The new center will have several conversation areas, Heaps said, two classrooms that are larger than the current facility has and a conference room for smaller support groups. The center will also include a game room with televisions, and Heaps said she plans to buy a pool table. The facility will have computer kiosks in the large hallways, she said, as well as tablets and laptop computers available for checkout for use in the building. A cardio room will have 10 exercise stations, as well as an open space for group exercise, Heaps said.

That sounds good to Carol DeKay, 71, a member of the Maumelle Senior Wellness Center and a participant in the Morning Movers exercise class.

“They’ve outgrown this place,” DeKay said. She had just finished the Morning Movers class, which is “quite intense,” she said. “I love the women who are there, the instructors there. It just gets you going.”

DeKay, who lives just outside Maumelle in North Little Rock, said she discovered the center about 1 1/2 years ago.

She said she started with the exercise class and has since joined a knitting group and a How to Eat Healthy class.

“It’s a fabulous place,” DeKay said. “There’s a whole bunch of stuff to do at the Senior Wellness Center. There’s something there for everybody.”

She got to put her 2-cents’ worth in when the new center was being designed.

“I feel that we need more space to do this morning exercise was one of the main things, and a place people can come and visit where we’re not exercising right next to them, because it’s hard to hear,” she said. “I think everybody needs to have that socializing with other people. … It takes away from them thinking about their aches and pains, not to mention the exercise you can get.”

DeKay said she had high blood pressure, high cholesterol and was prediabetic when she started exercising at the wellness center. The next time she went to the doctor, DeKay said, her cholesterol had “taken a nose dive,” her blood pressure was better, and she was no longer prediabetic. “Not to mention I’ve lost weight,” she said.

Heaps said she expects to increase the number of exercise classes offered, thanks to a dedicated room for them in the new building.

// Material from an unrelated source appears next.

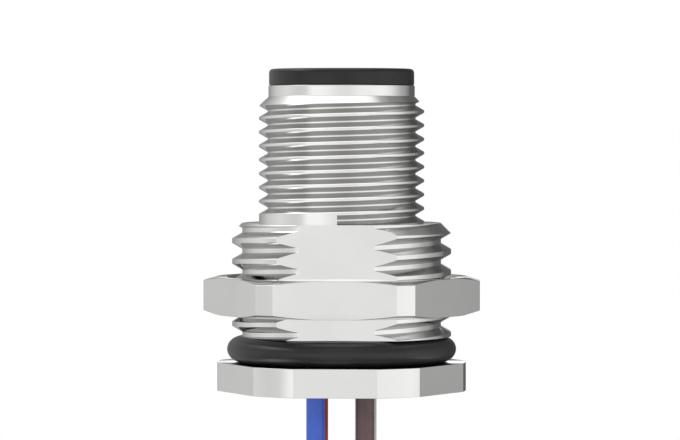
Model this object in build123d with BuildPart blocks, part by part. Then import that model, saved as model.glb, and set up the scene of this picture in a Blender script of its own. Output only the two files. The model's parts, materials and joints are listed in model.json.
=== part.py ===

“We’d love to be open longer hours,” Heaps said. The current location is “really dark at night,” but she said the new facility will have a lighted parking lot. That will create opportunities for more classes, she said, particularly for members who work.

“We’re excited about the possibilities,” she said. “We have room to grow.”

The project is being financed with a bond issue that includes two other issues approved by voters in 2015. The bond issue will fund the completion of the softball fields, as well as a renovation of Maumelle City Hall, which will start when the senior center moves out.